See http://expertofnone.com/2012/05/30/not-just-any-award-an-expert-award/ for details about the awards, and http://ouradoptionexperience.wordpress.com/2012/05/30/expert-awards/ for my post.
Keep up the excellent work
Thank you. I didn’t know there are awards on WordPress… I would have studied harder! 🙂
Thanks for sharing Trudy. My wife, Faith, was raped and molested for many years by her father who was a pastor at the time. We started a ministry in 2008 to try and motivate the ‘Church’ to deal with this issue as well. I am currently a pastor in the Corning, NY area.
Thank you, Pastor Dale. It is tragic beyond words, what your wife experienced.
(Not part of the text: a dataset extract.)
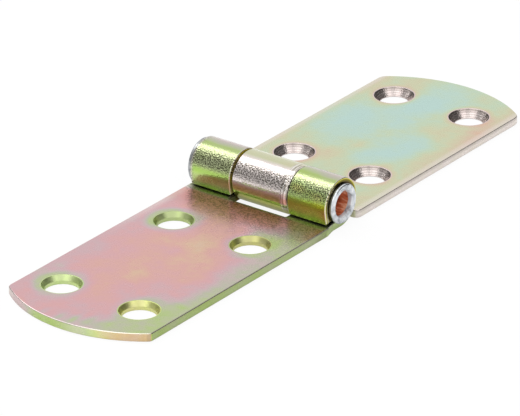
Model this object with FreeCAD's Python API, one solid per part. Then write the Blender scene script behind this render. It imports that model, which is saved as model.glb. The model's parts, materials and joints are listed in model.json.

It’s painfully common, unfortunately, and hard to break the silence–God bless you and your wife for your work!
We’re only a bit more than 4 hours apart.. maybe we could connect sometime? I expect to be in New York some time this summer. If you and your wife would be interested in meeting for a coffee, I would adjust my visit to make that happen.
I have been reading your blogs. To many this may seem like a small, said in passing kind of word but it is meant deeply from my heart, like in the pit of it.
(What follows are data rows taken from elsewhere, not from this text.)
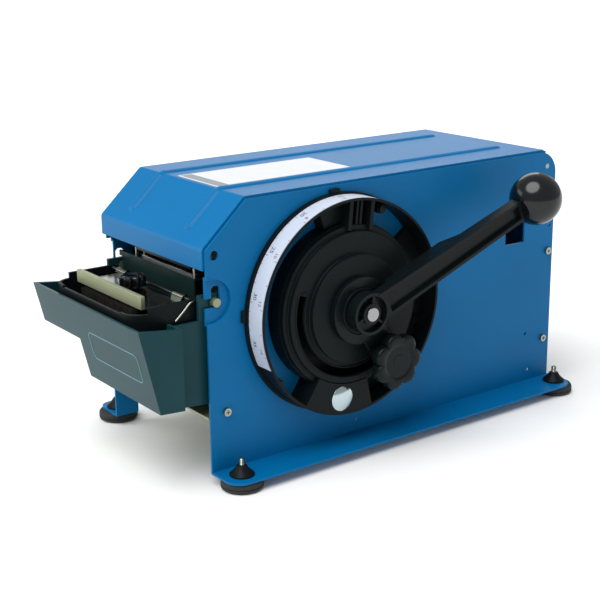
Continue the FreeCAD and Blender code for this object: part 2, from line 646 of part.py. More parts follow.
bumper_y, bumper_z = polar("bumper_reach", "bumper_turn")
dome = doc.addObject("Part::Sphere", "dome")
bind(dome, "Radius", "27")
seat(dome, "plate_spread/2 + step_depth + 3.4 - 27", bumper_y, bumper_z)
bumper = common([dome, rod("x", "bumper_radius", "plate_spread/2 + step_depth + 0.4", bumper_y,
                           bumper_z, "6")])
finish("bumper_disc", bumper)

# ---------------------------------------------------------------- lever

lever_spin = FreeCAD.Rotation(FreeCAD.Vector(1, 0, 0), amount("lever_turn"))


def lever_frame(item):
    """Turns a piece that lies along +Y from the origin into the lever's resting direction."""
    item.Placement = FreeCAD.Placement(FreeCAD.Vector(), lever_spin)
    return seat(item, "plate_spread/2", "dial_y", "dial_z")


def prism(points, near, far):
    """A flat outline in the lever's own plane, pulled from near to far of the plate's face."""
    corners = [FreeCAD.Vector(near, y, z) for y, z in points]
    face = Part.Face(Part.makePolygon(corners + corners[:1]))
    return face.extrude(FreeCAD.Vector(far - near, 0, 0))


half, tip, rail = amount("arm_half"), amount("arm_tip_half"), amount("arm_rail")
back, front, lean = amount("lever_back"), amount("lever_front"), amount("lever_lean")
end = amount("arm_end")
root = 10.0
outer_arm = [(root, -half), (end, -tip), (end, tip), (root, half)]
hollow_start, hollow_end = amount("hub_radius") + 1, end - 4
inner_arm = [(hollow_start, -half + rail), (hollow_end, -tip + rail), (hollow_end, tip - rail),
             (hollow_start, half - rail)]
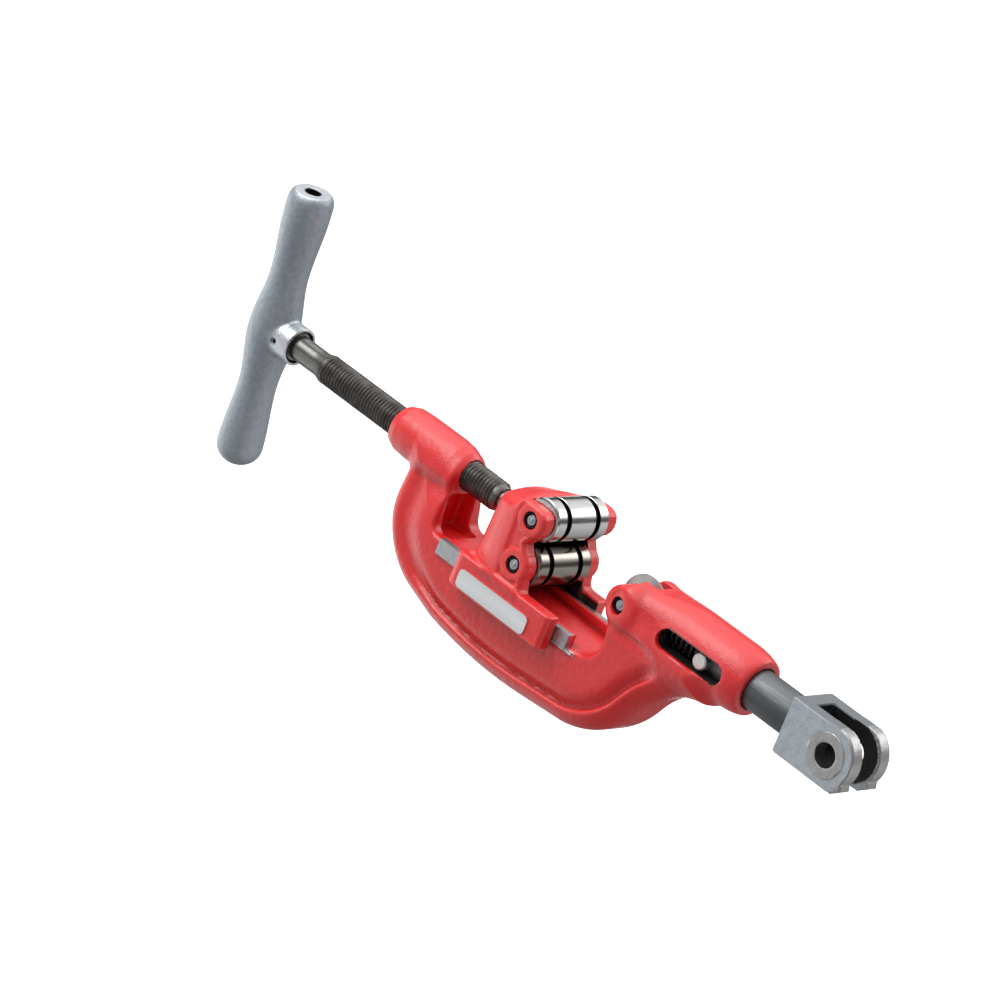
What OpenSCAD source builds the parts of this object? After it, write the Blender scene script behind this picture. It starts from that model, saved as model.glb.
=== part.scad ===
// Wheel pipe cutter with a full-floating mounting arm.
// X runs along the feed screw, +X towards the clevis. Y is the axis of the clevis bore, the wheel and the
// rollers. Z is up, towards the open side of the C frame. The origin is the centre of the clevis bore.

/* [Positions along the feed screw] */
// X of the cutter wheel's pin
wheel_x = -164.8; // [-168:0.1:-160]
// X of the two roller pins
roller_x = -237.9; // [-242:0.1:-234]
// X of the handle bar
handle_x = -500; // [-505:1:-490]
// X of the mouth of the spindle barrel
barrel_mouth_x = -69; // [-72:0.5:-63]

/* [Cutter wheel and rollers] */
// Radius of the cutting edge
wheel_r = 17.5; // [16:0.1:18]
// Radius of the rollers
roller_r = 13.1; // [12:0.1:13.5]
// Length of the rollers
roller_len = 46; // [42:0.5:46]
// Height of each roller's axis above or below the cutting line
roller_dz = 14.6; // [14.2:0.1:16]
// Radius of the roller pins and the wheel pin
pin_r = 3.8; // [3:0.05:4.2]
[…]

Since I was 14 I left the Mennonite religion, because of abuse.
I miss so much of my family and life, but it had to be that way.
God Bless You
I’m sorry, Colleen, for what you have and continue to go through. The loss of innocence–whether the abuse is sexual abuse, spiritual abuse or violence–is bad enough. To lose family, and life with them, as well as friends, on top of that, is very painful. So much loss… I pray that your life will blossom in hope, meaningful relationships and restoration.
Thank you so much. Just in you sharing has given me great hope there can be change and is change.
Colleen – I grieve for your experience. As someone who spent my entire life in the Mennonite fold I want to let you know that there were probably many who saw and knew and attempted to speak up on your behalf but were shut down. Those who continue to speak up are usually forced out. I hope that you have found a church that can welcome you and embrace you.If you want to contact me I would be glad to correspond with you.
Very odd, Shirley, but I only saw this now. I never got notified! Just wanted to say ‘thank you’ of reaching out to Colleen. And thank you for reminding us that sometimes people try to speak up, but get silenced… unfortunately. Blessings to you as you encourage others.
Trudy thank you so much for allowing God to use you and your pain to help others to healing .He is the GREAT Father of all Father!
Hi Shirley, I realized today that I missed a few comments on this page–yours was one. (Sorry!) Thank you for this kind note, and “Amen!” to God being a great Father!
Thank you Trudy!! one of my friends posted a link to your blog on facebook. I will be doing the same. So many of my firends are going through the same issues.
I’m sorry that many of your friends are going through this, and pray that the blog can be a source of encouragement and support to you as you walk through the ‘stuff of life’ with them.
I admire you and would love to learn more and more from you. I feel that you are someone that could mentor and advice me.
God bless you.
Wow! Finally someone that understands the mind of a person who experienced sexual deviance from a little girl. up to the age of 17. Even getting married young, wanting to get rid of all the “filth” I thought I was, didnt really change anything. Thankful the Lord saved me, in 1991, and made me new, but the torment carried me through adulthood, pretending to be someone else. I guess that was my way of not being her, but being who I wanted to be, and yet, so insecure, so damaged! I realize now, God was healing me, strengthening me, and helping me through many issues. I forgave those that hurt me, right after I got saved. I felt I needed to do that, but I carried a hidden part of me, that often tormented me, when I was trying so hard to be clean and good. I already was, but I felt such condemnation over everything I did. I do not have a friend in the world that understands me, but I have a God that loves me unconditionally and calls me His own. This media circus has not only brought up my dark images, but I can only imagine what it is doing for them, and it hurts me, and makes me angry so many are being so hateful! Thank you for saying what you did, and I think I may have found a place to gain strength and healing, many years later. Not sure the healing I still need, but more so, for healing of this is not who I am. To deal with the trauma, and know that I am not crazy, worthless, devalued, because of my past! Thank you!
I found this ‘About’ fascinating, and incredibly honest. But also, the Lord Jesus is using it to help me understand something. In 1st Corinthians 13, the King James Bible says that love ‘Believes all things’ (English modernized). I always thought that a very strange thing to say. How can you believe that person ‘A’ is a nice person and also believe that they aren’t a nice person? Or believe that 2 + 2 = 4 and 2 + 2 ≠ 4. Surely that would be necessary if you are going to believe ALL things? Obviously, that’s not what it means. The Amplified Bible says, ‘Love … is ever ready to believe the best of every person’. This is also something I have had a hard time doing – surely this means being naive about some people? Yet here I find someone (Trudy) who apparently has managed to do this. Quoting from above, ‘I … have learned that you believe the best in people no matter what, and always extend grace.’ Wow – it’s actually possible! Maybe God is starting to fix this in me – for the first time, I have found an explanation of what the Word means. I have been a Christian for about 52 years – we can be thick sometimes! (I’m autistic – Asperger’s Syndrome. That doesn’t help!)
I just stumbled upon your blog and I am so encouraged to find someone blogging about childhood sexual abuse from Biblical perspective. I look forward to diving into your blog deeper and getting future updates.